VFX supervisor Guillaume Rocheron (‘1917’) on making the one-shot completely invisible and seamless [EXCLUSIVE VIDEO INTERVIEW]

“It is a great honor to be amongst a group of people, the five nominated movies, because my hope is that my peers that voted to put us in that list appreciated that we used visual effects slightly differently,” visual effect supervisor Guillaume Rocheron admits about his second career nomination for “1917.’ “[It is a] a cinematic experience that is very different from anything else that you’ve seen.” Watch our exclusive video interview with Rocheron above.

Rocheron is nominated alongside Greg Butler and Dominic Tuohy for their acclaimed visual effects work on the war epic. He is a previous winner for “Life of Pi” in 2012, which he shared with Bill Westenhofer, Erik De Boer and Donald Elliott.

“1917” is Sam Mendes‘ acclaimed war epic in which two soldiers (Dean-Charles Chapman and George MacKay) are sent on a mission to deliver a life-saving message across the trenches of World War I France to prevent their countrymen from stepping into a trap. The film has won high praise from critics and fans as an astonishing technical achievement, including how the film is shot to look like one continuous take, immersing its audience in relentless and often breathtaking action as we follow the men as they race across enemy territory in what feels like real time. The film is flying high after an already successful awards season with ten Oscar nominations, including for Best Picture, Best Director (Mendes) and Best Original Screenplay (Mendes and Krysty Wilson-Cairns).

SEE ‘1917’ reviews: Sam Mendes’s one-shot war movie is a ‘jaw-dropping’ achievement

Rocheron was thrilled to be invited back to the Oscars for a film that he says is “a very different use of visual effects,” adding that “visual effects always innovate and bring new ways to tell stories and so many movies rely on visual effects now to create things that are not from this planet or create events that are exceptional or ‘unfilmable’,” he explains. “‘1917’ is a bit different from all these movies. It’s a movie about World War One, so the visual effects are not really here to create spectacle and it’s not a movie about the explosions or the action.”

Mendes, together with iconic cinematographer Roger Deakins and film editor Lee Smith delivered a technically astounding achievement in creating a film that appears as one continuous take over the entire length of the film. And yet, without the work of Rocheron and his team, the effect would not have appeared as seamless and organic as it does.

SEE  Will ‘1917’ become first war movie since ‘The Hurt Locker’ 10 years ago to win Best Picture Oscar?

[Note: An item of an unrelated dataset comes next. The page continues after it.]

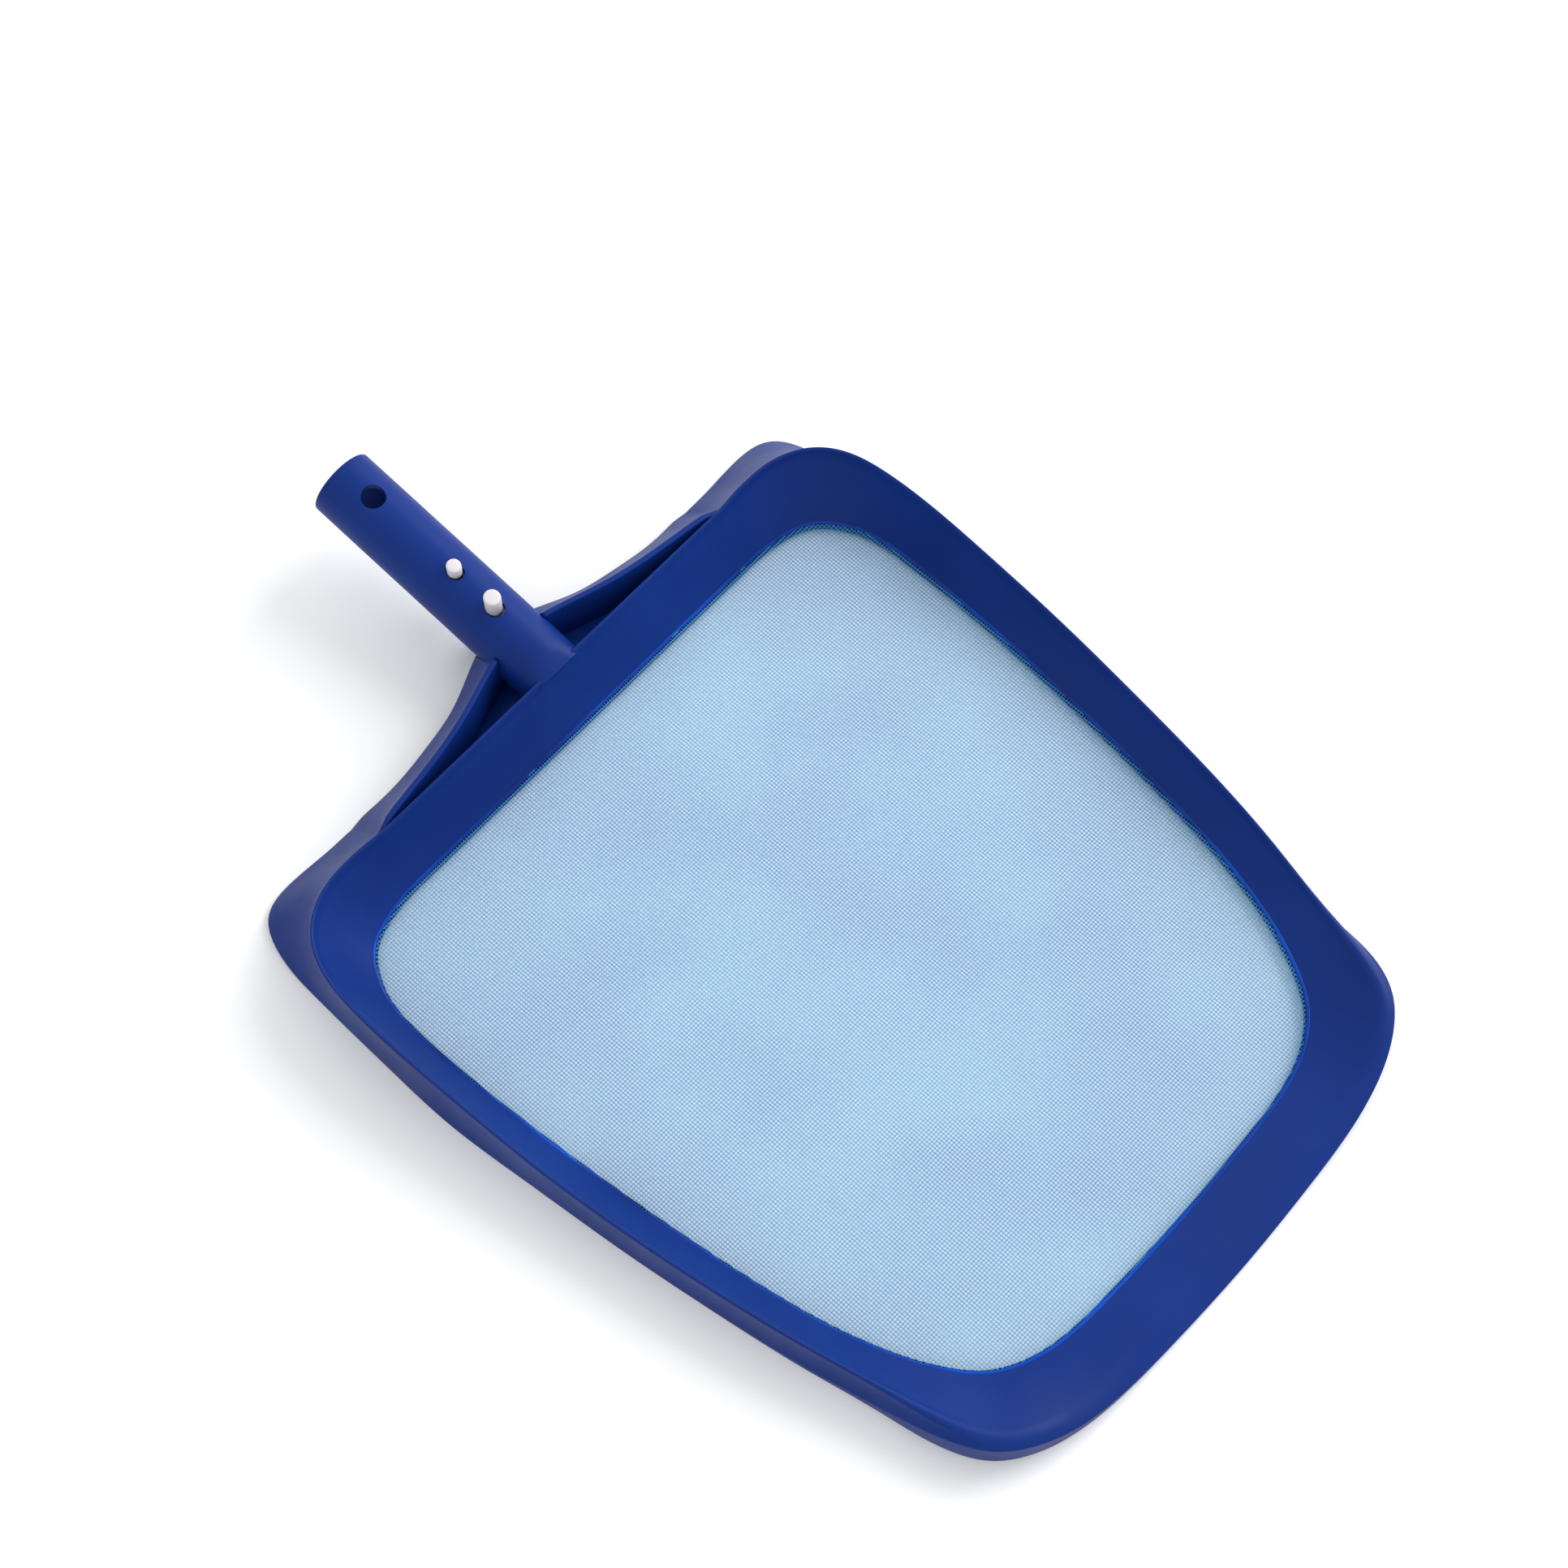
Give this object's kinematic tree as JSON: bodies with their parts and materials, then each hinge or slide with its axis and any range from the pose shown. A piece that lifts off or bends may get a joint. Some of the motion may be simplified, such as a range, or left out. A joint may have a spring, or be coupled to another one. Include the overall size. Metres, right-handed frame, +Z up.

“Visual effects is obviously the work we do on the computer in post-production, but it is also the work that the special effects team does on set. I think people really appreciated the balance of trying to shoot as much as we could practically with some very challenging practical effects,” Rocheron explains. “We’ve attempted something that hasn’t been done before in this form; creating a one-shot movie in an exterior world that never repeats. It’s a journey that goes from A to B and it never stops,” he says. “For us, the idea was to be completely invisible, which was the greatest challenge for us. When you do a one-shot movie, you don’t want anything to distract the audience in to thinking they’ve been tricked, blending each sequence seamlessly into each other.”